*Problem to work on*
Check each line of the records below and collect those holding "bends".

++++++++++++++++++++

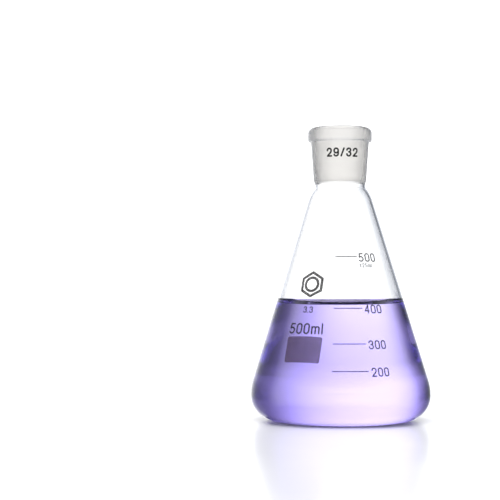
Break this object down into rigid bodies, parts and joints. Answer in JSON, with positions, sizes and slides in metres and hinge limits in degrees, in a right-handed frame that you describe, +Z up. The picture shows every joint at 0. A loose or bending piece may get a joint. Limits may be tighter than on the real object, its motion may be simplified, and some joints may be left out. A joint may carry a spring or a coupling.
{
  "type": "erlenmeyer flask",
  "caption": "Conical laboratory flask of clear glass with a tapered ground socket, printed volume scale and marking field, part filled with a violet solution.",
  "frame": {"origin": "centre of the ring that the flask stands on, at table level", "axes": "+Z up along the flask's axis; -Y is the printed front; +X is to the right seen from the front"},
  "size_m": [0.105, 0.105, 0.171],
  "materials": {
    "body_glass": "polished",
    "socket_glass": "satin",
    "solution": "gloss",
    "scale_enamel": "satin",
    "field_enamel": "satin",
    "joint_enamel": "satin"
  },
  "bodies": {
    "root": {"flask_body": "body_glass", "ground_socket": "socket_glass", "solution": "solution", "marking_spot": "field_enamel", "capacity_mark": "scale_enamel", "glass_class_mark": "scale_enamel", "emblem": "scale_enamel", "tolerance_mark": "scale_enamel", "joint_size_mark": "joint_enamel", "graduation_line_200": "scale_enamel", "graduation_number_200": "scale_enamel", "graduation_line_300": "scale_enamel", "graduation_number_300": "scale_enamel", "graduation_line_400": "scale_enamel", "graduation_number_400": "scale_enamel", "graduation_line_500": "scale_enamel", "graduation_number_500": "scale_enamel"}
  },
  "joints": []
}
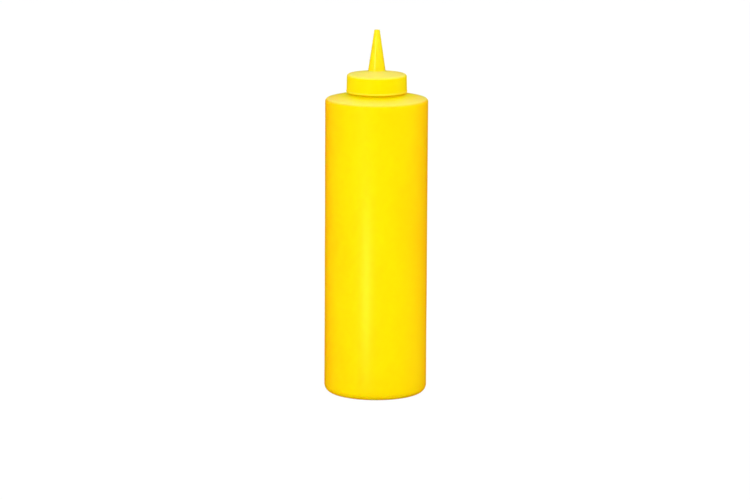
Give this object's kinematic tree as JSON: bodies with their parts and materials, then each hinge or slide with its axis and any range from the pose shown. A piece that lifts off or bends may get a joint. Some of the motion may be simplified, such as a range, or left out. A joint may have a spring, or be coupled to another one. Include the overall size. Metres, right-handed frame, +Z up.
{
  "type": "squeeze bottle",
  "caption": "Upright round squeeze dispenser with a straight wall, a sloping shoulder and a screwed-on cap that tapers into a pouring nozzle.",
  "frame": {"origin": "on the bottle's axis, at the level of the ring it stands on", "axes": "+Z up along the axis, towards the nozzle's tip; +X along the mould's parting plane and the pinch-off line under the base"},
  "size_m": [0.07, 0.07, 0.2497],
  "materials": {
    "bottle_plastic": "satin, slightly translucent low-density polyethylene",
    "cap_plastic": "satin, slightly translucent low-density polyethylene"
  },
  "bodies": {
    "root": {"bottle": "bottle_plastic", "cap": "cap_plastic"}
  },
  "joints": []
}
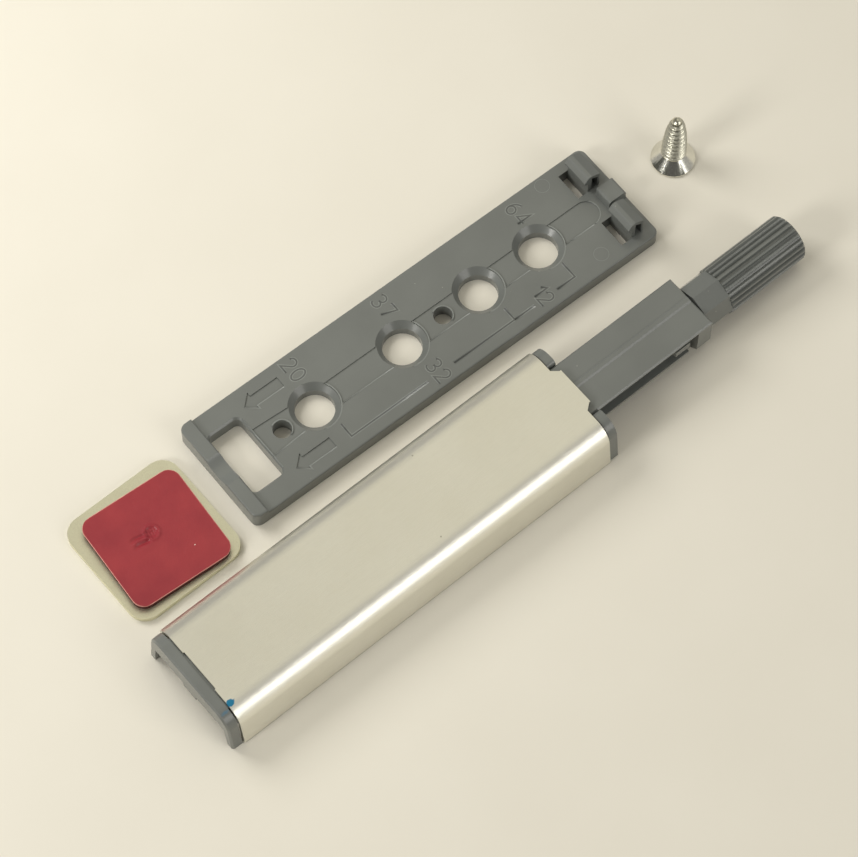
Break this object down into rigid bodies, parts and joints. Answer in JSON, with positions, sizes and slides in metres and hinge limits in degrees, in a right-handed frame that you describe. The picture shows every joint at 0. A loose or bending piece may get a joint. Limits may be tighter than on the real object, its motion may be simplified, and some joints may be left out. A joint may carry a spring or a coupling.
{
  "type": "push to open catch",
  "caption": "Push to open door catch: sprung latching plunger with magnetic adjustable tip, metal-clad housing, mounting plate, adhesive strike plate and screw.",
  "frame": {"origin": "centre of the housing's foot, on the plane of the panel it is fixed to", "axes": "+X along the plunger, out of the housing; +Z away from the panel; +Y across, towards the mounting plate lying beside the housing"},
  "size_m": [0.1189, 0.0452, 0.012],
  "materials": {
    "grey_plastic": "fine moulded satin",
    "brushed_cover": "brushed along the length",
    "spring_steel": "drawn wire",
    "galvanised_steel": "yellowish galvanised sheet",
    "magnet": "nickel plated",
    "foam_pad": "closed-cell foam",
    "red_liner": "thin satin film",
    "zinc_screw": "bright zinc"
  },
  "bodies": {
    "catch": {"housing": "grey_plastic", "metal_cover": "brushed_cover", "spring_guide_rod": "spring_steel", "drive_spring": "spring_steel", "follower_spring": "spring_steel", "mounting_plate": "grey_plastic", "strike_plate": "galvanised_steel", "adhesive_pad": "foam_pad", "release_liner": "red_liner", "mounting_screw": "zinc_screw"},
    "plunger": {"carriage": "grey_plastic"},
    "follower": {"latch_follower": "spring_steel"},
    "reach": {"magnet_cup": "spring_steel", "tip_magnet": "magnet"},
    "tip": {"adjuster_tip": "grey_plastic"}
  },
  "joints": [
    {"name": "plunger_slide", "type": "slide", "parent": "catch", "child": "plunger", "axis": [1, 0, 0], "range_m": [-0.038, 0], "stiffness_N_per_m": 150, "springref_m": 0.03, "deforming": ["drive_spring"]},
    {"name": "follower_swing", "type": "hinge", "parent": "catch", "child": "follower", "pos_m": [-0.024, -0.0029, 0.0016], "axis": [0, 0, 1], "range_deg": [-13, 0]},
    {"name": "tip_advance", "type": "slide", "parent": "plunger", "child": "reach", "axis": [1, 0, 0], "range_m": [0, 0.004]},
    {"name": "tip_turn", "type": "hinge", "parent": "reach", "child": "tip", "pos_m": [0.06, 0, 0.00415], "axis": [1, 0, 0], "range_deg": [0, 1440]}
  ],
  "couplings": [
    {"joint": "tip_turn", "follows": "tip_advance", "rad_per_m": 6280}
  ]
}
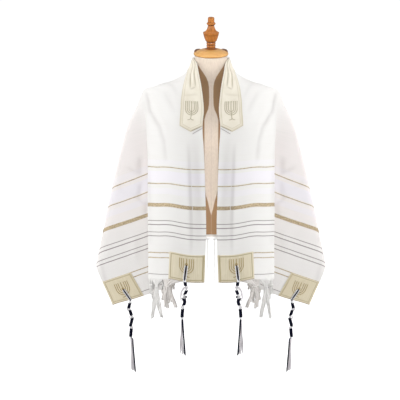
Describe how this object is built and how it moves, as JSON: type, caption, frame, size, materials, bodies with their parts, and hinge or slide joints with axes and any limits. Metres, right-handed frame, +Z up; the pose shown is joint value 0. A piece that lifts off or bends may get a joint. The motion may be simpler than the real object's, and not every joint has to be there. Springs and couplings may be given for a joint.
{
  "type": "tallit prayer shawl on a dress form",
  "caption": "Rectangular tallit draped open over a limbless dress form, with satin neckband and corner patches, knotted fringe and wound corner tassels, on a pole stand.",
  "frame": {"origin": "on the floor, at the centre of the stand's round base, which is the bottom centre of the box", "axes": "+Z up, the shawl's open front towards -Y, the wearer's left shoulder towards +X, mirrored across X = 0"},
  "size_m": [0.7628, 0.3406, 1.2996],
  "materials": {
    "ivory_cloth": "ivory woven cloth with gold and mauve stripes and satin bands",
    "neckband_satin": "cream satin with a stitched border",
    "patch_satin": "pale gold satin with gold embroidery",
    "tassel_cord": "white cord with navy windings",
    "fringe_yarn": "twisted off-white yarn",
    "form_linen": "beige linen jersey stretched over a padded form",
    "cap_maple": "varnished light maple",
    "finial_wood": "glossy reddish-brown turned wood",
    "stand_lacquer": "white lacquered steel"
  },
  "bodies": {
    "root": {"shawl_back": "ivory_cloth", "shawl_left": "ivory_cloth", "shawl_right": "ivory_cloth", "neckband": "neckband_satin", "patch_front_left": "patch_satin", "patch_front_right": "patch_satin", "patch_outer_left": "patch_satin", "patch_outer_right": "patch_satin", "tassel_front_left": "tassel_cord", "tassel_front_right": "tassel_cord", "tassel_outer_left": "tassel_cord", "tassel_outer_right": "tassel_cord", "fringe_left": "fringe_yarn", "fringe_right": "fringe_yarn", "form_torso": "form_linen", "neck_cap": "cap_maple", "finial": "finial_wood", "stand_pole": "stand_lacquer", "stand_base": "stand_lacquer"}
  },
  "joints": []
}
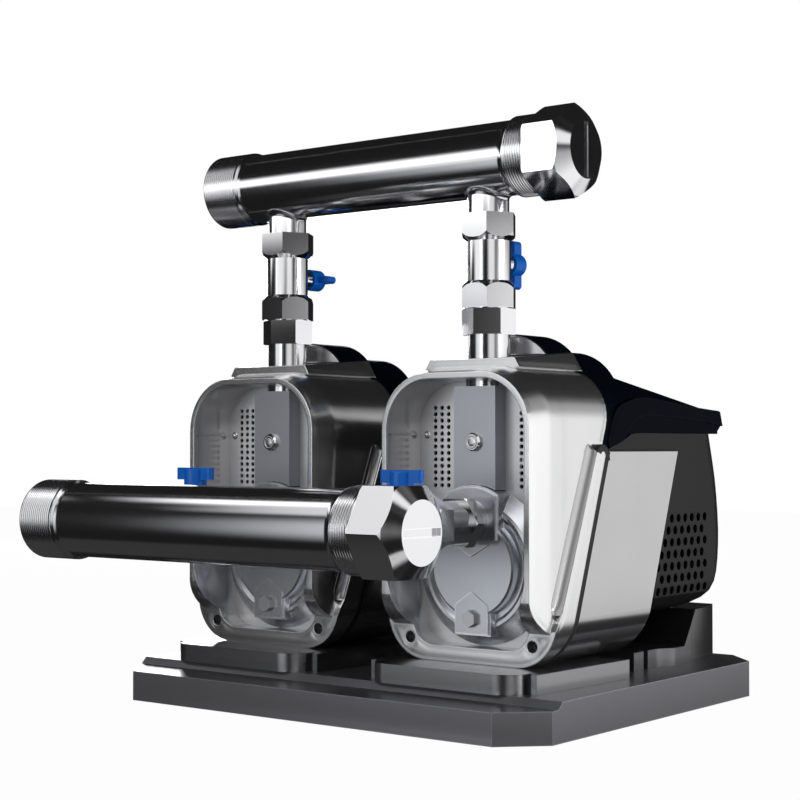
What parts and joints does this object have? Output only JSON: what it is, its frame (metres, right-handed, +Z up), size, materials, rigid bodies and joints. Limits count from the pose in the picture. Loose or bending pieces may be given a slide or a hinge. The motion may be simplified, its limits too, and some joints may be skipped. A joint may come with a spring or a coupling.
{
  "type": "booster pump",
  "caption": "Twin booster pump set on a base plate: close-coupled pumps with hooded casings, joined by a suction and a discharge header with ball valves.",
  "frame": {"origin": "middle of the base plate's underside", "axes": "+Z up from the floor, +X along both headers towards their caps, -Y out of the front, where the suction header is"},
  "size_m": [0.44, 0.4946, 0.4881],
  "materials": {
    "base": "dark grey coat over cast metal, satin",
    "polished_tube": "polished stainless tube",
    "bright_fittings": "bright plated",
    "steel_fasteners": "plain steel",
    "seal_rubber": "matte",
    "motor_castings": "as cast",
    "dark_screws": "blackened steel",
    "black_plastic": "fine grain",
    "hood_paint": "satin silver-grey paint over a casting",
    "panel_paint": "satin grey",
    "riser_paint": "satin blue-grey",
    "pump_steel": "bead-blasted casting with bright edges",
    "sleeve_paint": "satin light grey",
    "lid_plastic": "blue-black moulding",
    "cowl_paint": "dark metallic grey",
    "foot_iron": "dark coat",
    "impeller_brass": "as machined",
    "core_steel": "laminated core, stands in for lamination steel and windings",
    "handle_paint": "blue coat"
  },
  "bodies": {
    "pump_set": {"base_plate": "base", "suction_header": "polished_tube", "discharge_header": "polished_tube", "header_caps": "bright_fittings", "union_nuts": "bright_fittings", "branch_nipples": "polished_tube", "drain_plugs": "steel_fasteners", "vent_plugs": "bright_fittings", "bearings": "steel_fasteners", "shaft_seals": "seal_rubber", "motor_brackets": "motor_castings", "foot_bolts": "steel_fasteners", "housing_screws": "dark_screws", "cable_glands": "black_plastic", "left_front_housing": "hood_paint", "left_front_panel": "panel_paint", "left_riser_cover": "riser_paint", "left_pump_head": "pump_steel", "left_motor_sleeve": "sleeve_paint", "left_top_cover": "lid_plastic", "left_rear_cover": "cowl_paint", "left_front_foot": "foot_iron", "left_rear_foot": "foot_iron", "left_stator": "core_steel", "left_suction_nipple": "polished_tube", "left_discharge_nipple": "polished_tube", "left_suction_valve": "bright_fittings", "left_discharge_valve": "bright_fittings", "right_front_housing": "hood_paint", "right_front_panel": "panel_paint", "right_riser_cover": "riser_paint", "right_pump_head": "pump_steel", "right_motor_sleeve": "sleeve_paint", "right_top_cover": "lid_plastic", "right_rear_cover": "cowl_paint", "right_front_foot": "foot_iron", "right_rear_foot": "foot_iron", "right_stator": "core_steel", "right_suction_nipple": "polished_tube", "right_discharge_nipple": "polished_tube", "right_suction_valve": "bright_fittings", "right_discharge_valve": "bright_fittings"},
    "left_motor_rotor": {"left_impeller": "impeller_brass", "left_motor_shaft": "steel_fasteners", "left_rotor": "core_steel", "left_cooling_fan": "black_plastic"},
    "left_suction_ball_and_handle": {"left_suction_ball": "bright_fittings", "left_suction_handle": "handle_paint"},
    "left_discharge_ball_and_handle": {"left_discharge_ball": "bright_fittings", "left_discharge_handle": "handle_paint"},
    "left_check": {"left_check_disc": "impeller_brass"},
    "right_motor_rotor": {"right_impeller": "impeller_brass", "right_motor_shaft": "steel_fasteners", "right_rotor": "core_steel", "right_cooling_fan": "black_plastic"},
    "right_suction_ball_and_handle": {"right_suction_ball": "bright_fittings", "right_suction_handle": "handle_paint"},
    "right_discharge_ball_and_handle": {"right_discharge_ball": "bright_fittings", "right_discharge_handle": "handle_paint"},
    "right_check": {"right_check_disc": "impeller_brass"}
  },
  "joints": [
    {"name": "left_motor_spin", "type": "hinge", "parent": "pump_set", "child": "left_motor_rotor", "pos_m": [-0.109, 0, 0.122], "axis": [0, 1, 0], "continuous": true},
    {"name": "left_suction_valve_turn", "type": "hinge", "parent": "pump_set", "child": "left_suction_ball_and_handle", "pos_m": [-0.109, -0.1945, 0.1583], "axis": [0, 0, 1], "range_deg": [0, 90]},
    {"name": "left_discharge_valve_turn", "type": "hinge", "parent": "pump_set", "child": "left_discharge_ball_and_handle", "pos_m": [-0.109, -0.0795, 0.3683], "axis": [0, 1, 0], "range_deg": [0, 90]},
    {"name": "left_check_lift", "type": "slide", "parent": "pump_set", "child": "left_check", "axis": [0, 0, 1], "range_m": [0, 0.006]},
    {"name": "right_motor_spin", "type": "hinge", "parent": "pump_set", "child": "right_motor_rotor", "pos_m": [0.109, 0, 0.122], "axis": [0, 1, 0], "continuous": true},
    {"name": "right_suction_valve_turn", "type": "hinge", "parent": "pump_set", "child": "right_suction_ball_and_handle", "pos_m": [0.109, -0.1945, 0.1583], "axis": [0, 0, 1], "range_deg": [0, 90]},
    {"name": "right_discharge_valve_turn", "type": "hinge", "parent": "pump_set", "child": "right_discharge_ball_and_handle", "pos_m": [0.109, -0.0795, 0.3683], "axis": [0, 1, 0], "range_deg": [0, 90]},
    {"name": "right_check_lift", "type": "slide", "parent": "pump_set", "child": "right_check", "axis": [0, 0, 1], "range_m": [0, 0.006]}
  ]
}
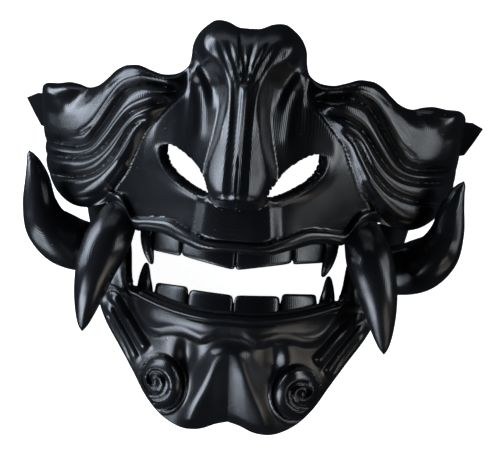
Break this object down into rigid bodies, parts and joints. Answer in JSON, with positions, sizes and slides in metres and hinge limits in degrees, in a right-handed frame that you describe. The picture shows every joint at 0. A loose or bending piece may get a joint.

++++++++++++++++++++

*Completed exercise*
Give this object's kinematic tree as JSON: bodies with their parts and materials, then each hinge or slide with its axis and any range from the pose shown. A piece that lifts off or bends may get a joint. Some of the motion may be simplified, such as a range, or left out. A joint may have a spring, or be coupled to another one. Include the overall size. Metres, right-handed frame, +Z up.
Describe how this object is built and how it moves, as JSON: type, caption, frame, size, materials, bodies with their parts, and hinge or slide joints with axes and any limits. Metres, right-handed frame, +Z up; the pose shown is joint value 0. A piece that lifts off or bends may get a joint. The motion may be simpler than the real object's, and not every joint has to be there. Springs and couplings may be given for a joint.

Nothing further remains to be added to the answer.